Torah Portion of the Week
Another week of action, adventure and mystery as the Jewish people wander the desert in their 38th year. First, the laws of the red heifer (parah adumah) which was burned with cedar wood, hyssop and scarlet thread. The ashes were then used in a purification ceremony for those who had come in contact with the dead. Strangely enough, all who were involved in the making of the ashes became ritually impure, but all who were sprinkled with them became ritually pure.
Miriam, Moshe's sister and a prophetess, dies. The portable well which had accompanied the Israelites on her merit, ceases to flow. Once again the people rebel against Moshe and Aharon because of the lack of water. The Almighty tells Moshe to speak to the rock for water. Moshe gets angry and hits the rock and water rushes forth. However, the Almighty punishes Moshe and Aharon for not sanctifying Him by forbidding their entry into the land of Israel. (It pays to follow instructions and to withhold anger!)
Aharon dies. His son Elazar is appointed the new High Priest. The Canaanite king of Arad attacks the Israelites and later is soundly defeated. Then there is another rebellion over the food and water which is answered by a plague of poisonous snakes. Moshe prays for the people and is instructed by God to put the image of a snake on a high pole. All who saw it would think of God, then repent and therefore live.

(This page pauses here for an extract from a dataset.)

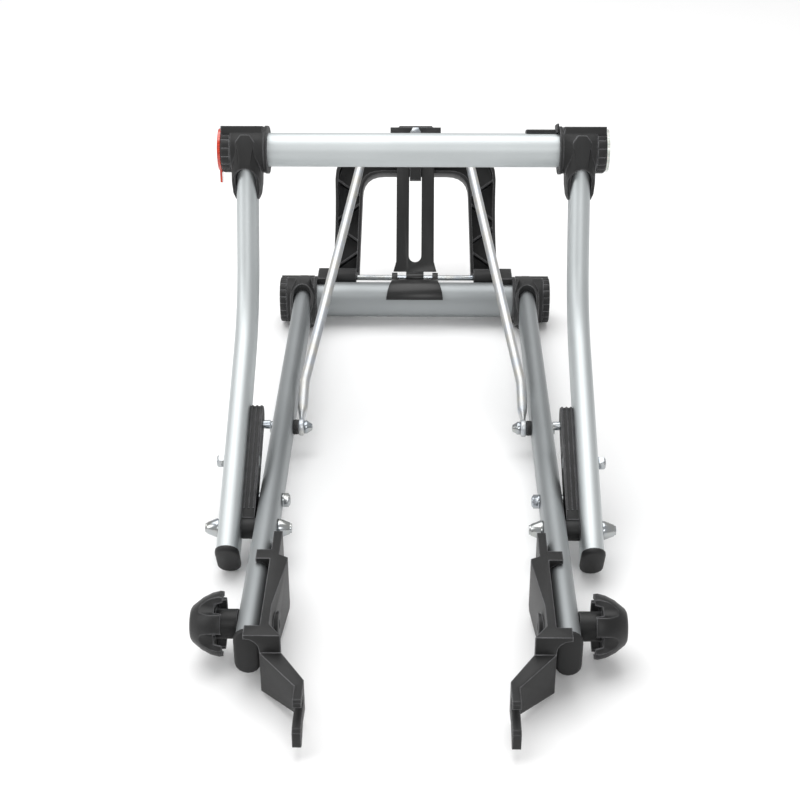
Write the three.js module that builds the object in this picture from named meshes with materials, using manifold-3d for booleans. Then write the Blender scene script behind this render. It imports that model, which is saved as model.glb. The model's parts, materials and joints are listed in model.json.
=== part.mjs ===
// A folding luggage rack: two nested tube frames hinged together, a tilting arch held by a wire bail,
// and a pair of hooked jaws that slide on the inner legs and are clamped by star knobs.
//
// Millimetres, +Z up. X runs across the rack, the hooks point to -Y, the crossbars are at +Y.
// The inner legs define the leg frame: origin on the pivot line, Y along the legs, Z square to them.
import * as THREE from "three";
import { mergeVertices } from "three/addons/utils/BufferGeometryUtils.js";
import Module from "manifold-3d";

const wasm = await Module();
wasm.setup();

const radians = THREE.MathUtils.degToRad;

// ---------------------------------------------------------------- clearances
const GAP = 0.3; // between two pieces that rest on or pass through each other
const SLIDE_GAP = 0.6; // round a piece that slides

// ---------------------------------------------------------------- tubes
const LEG_WIDTH = 18; // flat-oval leg tube, across the rack
const LEG_HEIGHT = 38; // and square to the leg
const BAR_WIDTH = 30; // flat-oval crossbar tube, along the leg
const BAR_HEIGHT = 38;
const TUBE_WALL = 1.6;

// ---------------------------------------------------------------- frames
const INNER_LEG_X = 119.5; // leg centre from the middle plane
const LEG_SPACING = 30.5; // inner leg's centre to the outer leg's
const OUTER_LEG_X = INNER_LEG_X + LEG_SPACING;
const INNER_END = 158; // pivot to the lower end of the inner leg tube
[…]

The Israelites then annihilate the Amorites and Bashanites who not only would not let us pass peacefully through their lands, but attacked us. (There are many questions which need to be asked. Please consult the original work and a good commentary.)

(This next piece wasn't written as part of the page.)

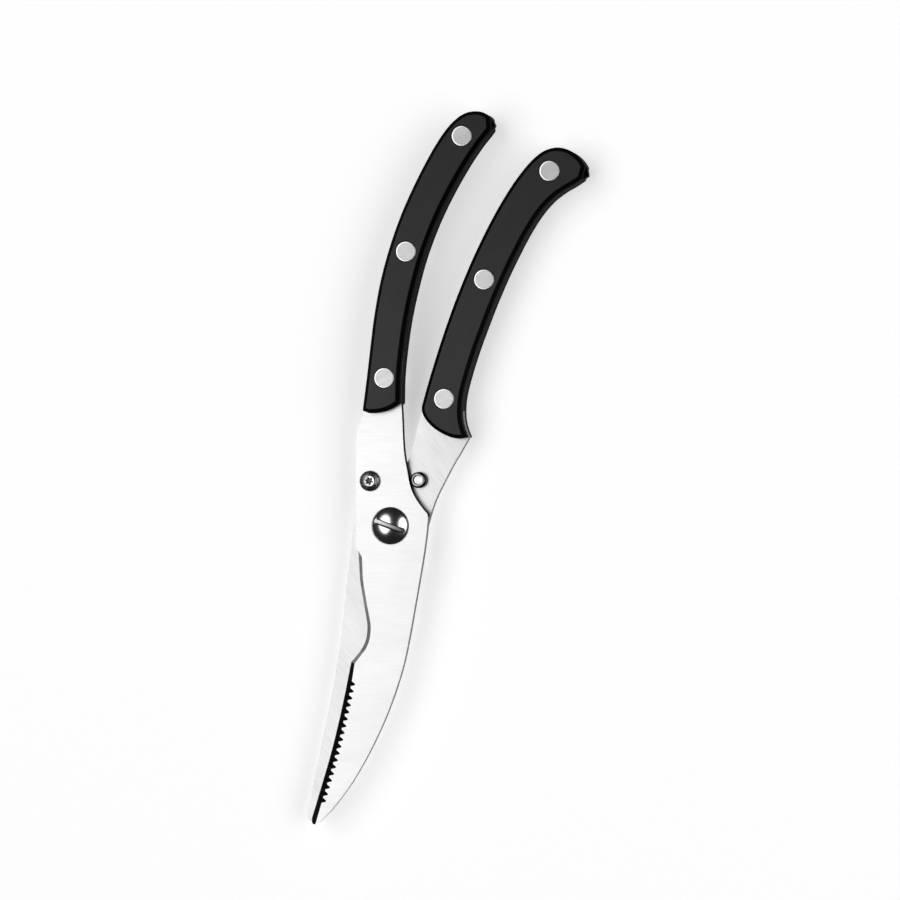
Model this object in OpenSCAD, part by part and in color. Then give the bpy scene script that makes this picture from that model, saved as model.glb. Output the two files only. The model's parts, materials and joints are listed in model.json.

The second portion this week, Balak, is one of the most fascinating psychologically-revealing portions in the whole Torah! Bilaam, a non-Jewish prophet, is granted a level of prophecy close to Moshe's level of prophecy. The Almighty gives Bilaam these powers so that the nations of the world could not say at some point in the future, "If we had a prophet like Moshe, we too would have accepted the Torah and would have lived according to it." Bilaam is an intriguing character - honor driven, arrogant and self-serving. (Unfortunately, not too unique amongst mankind.)
Balak, the king of Moav, desires to hire Bilaam for a fortune of money to curse the Jewish people. It is interesting that Balak believes in God and the power of invoking a curse from God, yet thinks that God would change His mind about His Chosen People. (God is not a man who changes his mind). Bilaam is very desirous to accept the assignment to curse the Jews (more for the profit motive than the prophet motive).
The Almighty allows Bilaam to travel to Balak (cautioning him to only say what God told him). The Almighty gives every person free-will and allows us to go in the direction that we choose. Three times Bilaam tries to curse us and three times the Almighty places blessings in his mouth. Balak is furious! So, Bilaam gives him advice with hopes of collecting his fee - "If you want to destroy the Jewish people, entice the men with Moabite women and tell the women not to submit until the men bow down to an idol." Balak follows the advice and consequently the Almighty brings a plague against the Jewish people because the men fell for Bilaam's plot. We see from this that the Almighty hates licentiousness and idol worship.
based on Growth Through Torah by Rabbi Zelig Pliskin
Regarding the Cohen who administers the purification process with the ashes of the Red Heifer, the Torah writes:
"And the priest is impure until the evening."
Rabbi Mendel of Vorki comments that when someone loses out himself in order to help someone else, that is the ultimate in love for one's fellow man. The test of your level of love for your fellow man is the amount of sacrifices you are willing to make.
CANDLE LIGHTING - July 11:
(or go to http://www.aish.com/candlelighting)
Guatemala 6:16 Hong Kong 6:52 Honolulu 6:57
J'Burg 5:13 London 8:55 Los Angeles 7:48
Melbourne 4:56 Miami 7:56 Moscow 8:50
New York 8:09 Singapore 6:58
QUOTE OF THE WEEK:
If you haven't any charity in your heart,
then you have the worst kind of heart trouble.